We found the Midway to offer just the right balance between a structured, orderly display and one that is more individualized to fit each visitor’s particular interests and time available to tour the museum. As part of the $18 admission, each visitor is loaned a “Walkman”-like audio device and headphones to hear pre-recorded explanations of 29 different points of interest in various locations around the ship. But you’re totally on your own – you can see these points of interest in any order or even skip some if you like. The explanations are relatively brief, but usually you can get further explanation by just pushing the play button. Each visitor can go at his or her individual pace and linger where there is the most interest.

We’ve experienced this type of audio system before, but the Aircraft Carrier Museum does it right. In Seattle, for example, the Jimi Hendrix museum uses a similar system but the audio units are big and unwieldy, and the explanations cannot be tailored to your particular level of interest.

So why is it worth visiting the U.S.S. Midway?  Just visiting an aircraft carrier, for one thing, is a treat unto itself. But in the Midway’s case, there is a 47-year history that is good to keep in the back of your mind as you get a real sense of what it’s like to live and work on an aircraft carrier.

The Midway was the world’s largest warship when it was launched in 1945 and remained so for more than a decade. Named for the famous Battle of Midway, the carrier did not actually see service in that battle, but did serve in combat during the Vietnam War and was one of six carriers sent to fight Iraq during Desert Storm. The ship also played a vital role in many historical achievements – the first rocket fired from a ship was fired from the Midway, and the first jet takeoff from an aircraft carrier was made from this very flight deck.

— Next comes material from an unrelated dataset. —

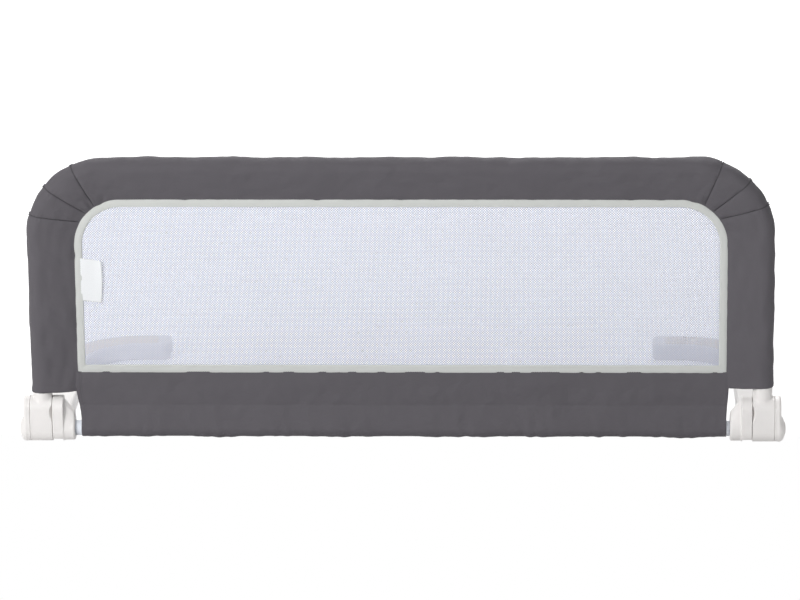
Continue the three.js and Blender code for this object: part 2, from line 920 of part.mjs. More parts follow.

Visitors get a good up-close look at the living and working conditions on board the Midway. Entering on the massive Hangar Deck, they are first treated to several exhibits offering history on the ship and its aircraft. Then doorways open here and there to allow visitors to step into the galley and mess deck area – where 13,000 meals were served each day – and into such work areas as the weapons control station, metal shop and post office. Nearby, a bank of computer simulators are available so you can try your hand at “flying” some of the Midway’s jet aircraft.

Walking through the ship, we could easily picture this vessel as a “city at sea.” While significantly smaller than today’s carriers – and, by the way, the brand-new U.S.S. Ronald Reagan is visible just across the bay from the Midway – the ship had a crew of 4,500. It has 200 miles of piping, 3,000 miles of copper conductor and storage capacity for 2.23 million gallons of fuel – not including 1.24 million gallons of jet fuel.

Up on the Flight Deck, visitors see aircraft and the systems that help pilots bring their aircraft in to land on a “postage stamp” in pitching seas. The superstructure houses the primary flight control area and bridge, and offers visitors the chance to see where flight operations were controlled. A suggestion: when you visit the Midway, go first to the superstructure area because this was the only place on the ship where we encountered lines.

Originally designed to carry propeller-driven fighter aircraft, the Midway soon adapted to the new jet aircraft that became the mainstay of American naval airpower. The deck was reconfigured and catapults and electronics were upgraded to handle the ship’s F/A-18 Hornets, A-6 Intruders and A-7 Corsair II’s – up to 68 jet airplanes on any given mission.

Today visitors will find examples of those aircraft on the flight deck as well as an E-2C Hawkeye and an F-4 Phantom II, one of the workhorses in the Vietnam War. Helicopters and historic propeller-driven aircraft also are on display.

Interestingly, aircraft drivers also are on display in the form of docents who volunteer their time to give first-hand accounts of their time on the Midway. We came across former A-7 pilot John Burkholder giving visitors an impassioned explanation of the “meatball” landing system that optically arranges lights to help guide a pilot down the glide slope to the carrier’s flight deck. Burkholder’s enthusiasm for the system was heartfelt as he remembers one dark night in the mid-70’s when it took him four times to land his jet on a pitching, rolling U.S.S. Midway.

Burkholder, who lives in the San Diego suburb of Fallbrook, is one of 160 docents who each volunteer up to 20 hours a month to share their stories with up to 5,000 Midway visitors on any given day. Usually there are about nine docents on board posted at various locations on the ship to give the museum a feel of “living history.”

As you might expect, Burkholder is proud of the ship that served as his base of operations for a three-year period in the 1970’s. Like many Midway veterans, Burkholder is a believer in the “Midway Magic,” a lore that has grown up as the carrier seemed to prove itself better and more reliable than many of its sister ships. Burkholder points out it was no accident that the admiral conducting the Gulf War chose Midway as his command ship during that war.

While visitor attendance on the Midway is running more than double what was expected, Burkholder noted that, at this stage, more men than women are visiting the attraction. But he says that’s just a matter of getting the word out to women that there is more here than meets the eye.

“As soon as we tell them the Midway served 13,000 meals a day,” Burkholder said, “they want to see that.”